Federal regulators said they are suspending use of a monoclonal antibody drug known as sotrovimab to treat high-risk Covid-19 patients in the United States because it was unlikely to be effective against the Omicron subvariant which is known as BA.2.
BA.2 is highly transmissible and is now dominant in the United States, four months after it was first discovered in the country. The Centers for Disease Control and Prevention estimated Tuesday that BA.2 was responsible for about 72 percent of new U.S. coronavirus cases in the week ending April 2.
In late March, federal health officials stopped shipping sotrovimab to eight states in the northeast and two territories — Puerto Rico and the U.S. Virgin Islands — where BA.2 had become dominant earlier than the rest of the country.
Doctors treating patients at risk can still use another monoclonal antibody, bebtelovimab, which is manufactured by Eli Lilly.
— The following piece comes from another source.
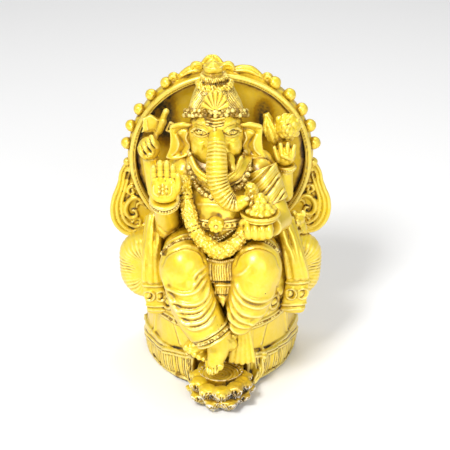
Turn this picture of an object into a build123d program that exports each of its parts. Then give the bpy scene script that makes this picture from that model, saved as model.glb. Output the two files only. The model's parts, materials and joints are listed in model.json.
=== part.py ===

There are also three antiviral treatments that have been shown to be potent against BA.2 in lab tests.
Sotrovimab was widely used in the winter during the wave of cases because it was the only authorized antibody treatment that worked against BA.1, the Omicron subvariant that was dominant at the time.
In January, federal officials restricted the use of two other antibody treatments, from Eli Lilly and Regeneron, which were widely used during the Delta wave last year because they were not potent against BA.1. They are also not expected to work against BA.2.
Sotrovimab’s manufacturers GlaxoSmithKline and Vir Biotechnology said in March that they had determined in lab tests that the drug’s allowable dosage was not sufficiently potent against BA.2, consistent with previous findings from independent researchers. The companies said they were preparing to submit data to regulatory authorities to seek approval for a higher dose that they hope will work against BA.2.
Rebecca Robbins reporting contributed.